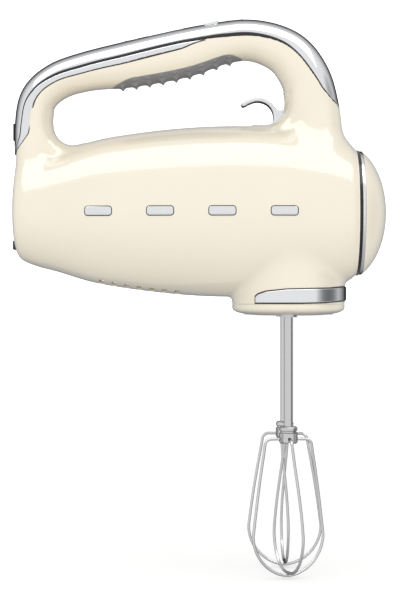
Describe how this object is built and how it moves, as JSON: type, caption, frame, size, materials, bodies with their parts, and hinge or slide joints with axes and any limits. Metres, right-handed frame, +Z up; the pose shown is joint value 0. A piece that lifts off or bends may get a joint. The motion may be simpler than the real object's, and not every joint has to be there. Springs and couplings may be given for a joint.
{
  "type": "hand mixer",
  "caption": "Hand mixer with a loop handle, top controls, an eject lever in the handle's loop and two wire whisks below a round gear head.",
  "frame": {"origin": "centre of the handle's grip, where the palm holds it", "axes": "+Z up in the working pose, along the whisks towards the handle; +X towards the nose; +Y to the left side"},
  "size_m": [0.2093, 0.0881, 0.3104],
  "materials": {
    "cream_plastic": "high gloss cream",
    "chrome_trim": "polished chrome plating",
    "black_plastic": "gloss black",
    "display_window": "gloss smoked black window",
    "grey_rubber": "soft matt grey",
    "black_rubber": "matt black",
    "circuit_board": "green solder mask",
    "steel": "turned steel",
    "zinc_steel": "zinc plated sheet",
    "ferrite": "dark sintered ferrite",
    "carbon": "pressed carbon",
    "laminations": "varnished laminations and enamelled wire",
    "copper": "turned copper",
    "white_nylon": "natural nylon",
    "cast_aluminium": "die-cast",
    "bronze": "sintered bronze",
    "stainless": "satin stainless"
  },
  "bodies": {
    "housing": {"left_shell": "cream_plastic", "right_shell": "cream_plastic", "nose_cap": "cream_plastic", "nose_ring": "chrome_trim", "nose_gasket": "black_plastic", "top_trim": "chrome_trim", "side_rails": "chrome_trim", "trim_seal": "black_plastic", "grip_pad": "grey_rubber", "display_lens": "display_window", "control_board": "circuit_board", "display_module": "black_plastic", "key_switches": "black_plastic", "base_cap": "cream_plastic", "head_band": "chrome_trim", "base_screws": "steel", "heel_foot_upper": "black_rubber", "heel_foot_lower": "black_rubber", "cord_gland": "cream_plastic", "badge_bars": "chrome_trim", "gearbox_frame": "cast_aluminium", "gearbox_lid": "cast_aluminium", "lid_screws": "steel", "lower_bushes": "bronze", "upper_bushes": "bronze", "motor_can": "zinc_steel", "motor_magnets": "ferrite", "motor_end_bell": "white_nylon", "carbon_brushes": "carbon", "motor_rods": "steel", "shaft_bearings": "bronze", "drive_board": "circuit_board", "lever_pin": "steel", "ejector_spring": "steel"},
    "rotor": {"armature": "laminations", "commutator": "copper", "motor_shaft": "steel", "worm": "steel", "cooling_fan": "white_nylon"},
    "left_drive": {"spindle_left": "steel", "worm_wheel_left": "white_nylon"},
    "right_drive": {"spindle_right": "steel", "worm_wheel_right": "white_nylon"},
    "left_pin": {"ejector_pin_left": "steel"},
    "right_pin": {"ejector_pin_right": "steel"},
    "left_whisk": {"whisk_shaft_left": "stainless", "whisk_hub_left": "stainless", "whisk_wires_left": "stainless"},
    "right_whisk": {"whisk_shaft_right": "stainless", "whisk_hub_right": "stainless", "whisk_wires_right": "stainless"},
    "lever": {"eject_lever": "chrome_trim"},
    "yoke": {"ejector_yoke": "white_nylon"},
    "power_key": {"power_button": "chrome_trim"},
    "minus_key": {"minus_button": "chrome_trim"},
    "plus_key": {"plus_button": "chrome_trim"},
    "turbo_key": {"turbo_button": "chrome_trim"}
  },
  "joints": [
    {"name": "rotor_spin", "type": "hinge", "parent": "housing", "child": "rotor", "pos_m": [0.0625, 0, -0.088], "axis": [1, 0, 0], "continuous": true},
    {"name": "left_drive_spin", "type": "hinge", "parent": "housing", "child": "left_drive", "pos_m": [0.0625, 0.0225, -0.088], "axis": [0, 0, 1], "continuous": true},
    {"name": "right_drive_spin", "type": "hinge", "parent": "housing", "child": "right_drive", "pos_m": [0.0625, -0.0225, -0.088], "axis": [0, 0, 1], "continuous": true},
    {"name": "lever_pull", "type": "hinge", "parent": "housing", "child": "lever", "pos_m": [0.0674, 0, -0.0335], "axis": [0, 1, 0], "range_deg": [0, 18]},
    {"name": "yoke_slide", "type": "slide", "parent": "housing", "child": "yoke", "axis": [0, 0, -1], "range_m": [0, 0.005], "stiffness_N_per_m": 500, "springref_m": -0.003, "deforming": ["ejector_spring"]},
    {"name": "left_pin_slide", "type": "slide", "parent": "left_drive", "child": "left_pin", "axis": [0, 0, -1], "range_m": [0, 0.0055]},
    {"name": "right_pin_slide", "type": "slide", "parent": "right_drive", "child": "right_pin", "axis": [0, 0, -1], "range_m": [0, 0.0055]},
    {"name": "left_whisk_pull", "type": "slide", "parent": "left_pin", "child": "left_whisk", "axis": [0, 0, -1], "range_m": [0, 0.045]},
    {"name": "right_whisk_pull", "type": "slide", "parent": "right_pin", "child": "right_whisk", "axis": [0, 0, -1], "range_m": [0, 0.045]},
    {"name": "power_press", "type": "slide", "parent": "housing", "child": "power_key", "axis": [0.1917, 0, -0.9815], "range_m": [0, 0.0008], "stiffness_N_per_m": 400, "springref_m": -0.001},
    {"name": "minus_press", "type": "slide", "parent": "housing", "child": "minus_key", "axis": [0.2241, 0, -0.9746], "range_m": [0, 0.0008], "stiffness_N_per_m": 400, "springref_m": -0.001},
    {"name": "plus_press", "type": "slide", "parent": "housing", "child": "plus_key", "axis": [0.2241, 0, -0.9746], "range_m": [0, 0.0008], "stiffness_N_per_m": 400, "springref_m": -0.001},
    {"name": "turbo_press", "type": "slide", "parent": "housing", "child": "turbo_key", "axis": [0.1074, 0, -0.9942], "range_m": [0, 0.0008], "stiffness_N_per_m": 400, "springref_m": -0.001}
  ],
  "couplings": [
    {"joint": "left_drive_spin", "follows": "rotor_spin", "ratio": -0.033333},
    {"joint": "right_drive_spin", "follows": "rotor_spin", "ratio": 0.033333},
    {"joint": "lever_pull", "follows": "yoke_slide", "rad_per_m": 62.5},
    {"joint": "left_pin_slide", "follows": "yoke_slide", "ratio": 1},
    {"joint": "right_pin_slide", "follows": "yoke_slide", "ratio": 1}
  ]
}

• • • • •

Please reproduce every line of the material word for word.

- **THE SOLUTION**:
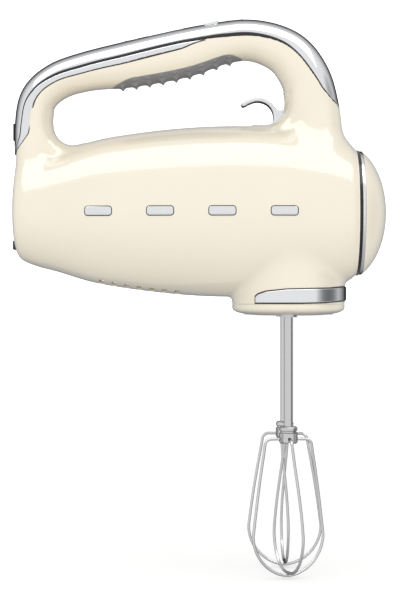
Describe how this object is built and how it moves, as JSON: type, caption, frame, size, materials, bodies with their parts, and hinge or slide joints with axes and any limits. Metres, right-handed frame, +Z up; the pose shown is joint value 0. A piece that lifts off or bends may get a joint. The motion may be simpler than the real object's, and not every joint has to be there. Springs and couplings may be given for a joint.
{
  "type": "hand mixer",
  "caption": "Hand mixer with a loop handle, top controls, an eject lever in the handle's loop and two wire whisks below a round gear head.",
  "frame": {"origin": "centre of the handle's grip, where the palm holds it", "axes": "+Z up in the working pose, along the whisks towards the handle; +X towards the nose; +Y to the left side"},
  "size_m": [0.2093, 0.0881, 0.3104],
  "materials": {
    "cream_plastic": "high gloss cream",
    "chrome_trim": "polished chrome plating",
    "black_plastic": "gloss black",
    "display_window": "gloss smoked black window",
    "grey_rubber": "soft matt grey",
    "black_rubber": "matt black",
    "circuit_board": "green solder mask",
    "steel": "turned steel",
    "zinc_steel": "zinc plated sheet",
    "ferrite": "dark sintered ferrite",
    "carbon": "pressed carbon",
    "laminations": "varnished laminations and enamelled wire",
    "copper": "turned copper",
    "white_nylon": "natural nylon",
    "cast_aluminium": "die-cast",
    "bronze": "sintered bronze",
    "stainless": "satin stainless"
  },
  "bodies": {
    "housing": {"left_shell": "cream_plastic", "right_shell": "cream_plastic", "nose_cap": "cream_plastic", "nose_ring": "chrome_trim", "nose_gasket": "black_plastic", "top_trim": "chrome_trim", "side_rails": "chrome_trim", "trim_seal": "black_plastic", "grip_pad": "grey_rubber", "display_lens": "display_window", "control_board": "circuit_board", "display_module": "black_plastic", "key_switches": "black_plastic", "base_cap": "cream_plastic", "head_band": "chrome_trim", "base_screws": "steel", "heel_foot_upper": "black_rubber", "heel_foot_lower": "black_rubber", "cord_gland": "cream_plastic", "badge_bars": "chrome_trim", "gearbox_frame": "cast_aluminium", "gearbox_lid": "cast_aluminium", "lid_screws": "steel", "lower_bushes": "bronze", "upper_bushes": "bronze", "motor_can": "zinc_steel", "motor_magnets": "ferrite", "motor_end_bell": "white_nylon", "carbon_brushes": "carbon", "motor_rods": "steel", "shaft_bearings": "bronze", "drive_board": "circuit_board", "lever_pin": "steel", "ejector_spring": "steel"},
    "rotor": {"armature": "laminations", "commutator": "copper", "motor_shaft": "steel", "worm": "steel", "cooling_fan": "white_nylon"},
    "left_drive": {"spindle_left": "steel", "worm_wheel_left": "white_nylon"},
    "right_drive": {"spindle_right": "steel", "worm_wheel_right": "white_nylon"},
    "left_pin": {"ejector_pin_left": "steel"},
    "right_pin": {"ejector_pin_right": "steel"},
    "left_whisk": {"whisk_shaft_left": "stainless", "whisk_hub_left": "stainless", "whisk_wires_left": "stainless"},
    "right_whisk": {"whisk_shaft_right": "stainless", "whisk_hub_right": "stainless", "whisk_wires_right": "stainless"},
    "lever": {"eject_lever": "chrome_trim"},
    "yoke": {"ejector_yoke": "white_nylon"},
    "power_key": {"power_button": "chrome_trim"},
    "minus_key": {"minus_button": "chrome_trim"},
    "plus_key": {"plus_button": "chrome_trim"},
    "turbo_key": {"turbo_button": "chrome_trim"}
  },
  "joints": [
    {"name": "rotor_spin", "type": "hinge", "parent": "housing", "child": "rotor", "pos_m": [0.0625, 0, -0.088], "axis": [1, 0, 0], "continuous": true},
    {"name": "left_drive_spin", "type": "hinge", "parent": "housing", "child": "left_drive", "pos_m": [0.0625, 0.0225, -0.088], "axis": [0, 0, 1], "continuous": true},
    {"name": "right_drive_spin", "type": "hinge", "parent": "housing", "child": "right_drive", "pos_m": [0.0625, -0.0225, -0.088], "axis": [0, 0, 1], "continuous": true},
    {"name": "lever_pull", "type": "hinge", "parent": "housing", "child": "lever", "pos_m": [0.0674, 0, -0.0335], "axis": [0, 1, 0], "range_deg": [0, 18]},
    {"name": "yoke_slide", "type": "slide", "parent": "housing", "child": "yoke", "axis": [0, 0, -1], "range_m": [0, 0.005], "stiffness_N_per_m": 500, "springref_m": -0.003, "deforming": ["ejector_spring"]},
    {"name": "left_pin_slide", "type": "slide", "parent": "left_drive", "child": "left_pin", "axis": [0, 0, -1], "range_m": [0, 0.0055]},
    {"name": "right_pin_slide", "type": "slide", "parent": "right_drive", "child": "right_pin", "axis": [0, 0, -1], "range_m": [0, 0.0055]},
    {"name": "left_whisk_pull", "type": "slide", "parent": "left_pin", "child": "left_whisk", "axis": [0, 0, -1], "range_m": [0, 0.045]},
    {"name": "right_whisk_pull", "type": "slide", "parent": "right_pin", "child": "right_whisk", "axis": [0, 0, -1], "range_m": [0, 0.045]},
    {"name": "power_press", "type": "slide", "parent": "housing", "child": "power_key", "axis": [0.1917, 0, -0.9815], "range_m": [0, 0.0008], "stiffness_N_per_m": 400, "springref_m": -0.001},
    {"name": "minus_press", "type": "slide", "parent": "housing", "child": "minus_key", "axis": [0.2241, 0, -0.9746], "range_m": [0, 0.0008], "stiffness_N_per_m": 400, "springref_m": -0.001},
    {"name": "plus_press", "type": "slide", "parent": "housing", "child": "plus_key", "axis": [0.2241, 0, -0.9746], "range_m": [0, 0.0008], "stiffness_N_per_m": 400, "springref_m": -0.001},
    {"name": "turbo_press", "type": "slide", "parent": "housing", "child": "turbo_key", "axis": [0.1074, 0, -0.9942], "range_m": [0, 0.0008], "stiffness_N_per_m": 400, "springref_m": -0.001}
  ],
  "couplings": [
    {"joint": "left_drive_spin", "follows": "rotor_spin", "ratio": -0.033333},
    {"joint": "right_drive_spin", "follows": "rotor_spin", "ratio": 0.033333},
    {"joint": "lever_pull", "follows": "yoke_slide", "rad_per_m": 62.5},
    {"joint": "left_pin_slide", "follows": "yoke_slide", "ratio": 1},
    {"joint": "right_pin_slide", "follows": "yoke_slide", "ratio": 1}
  ]
}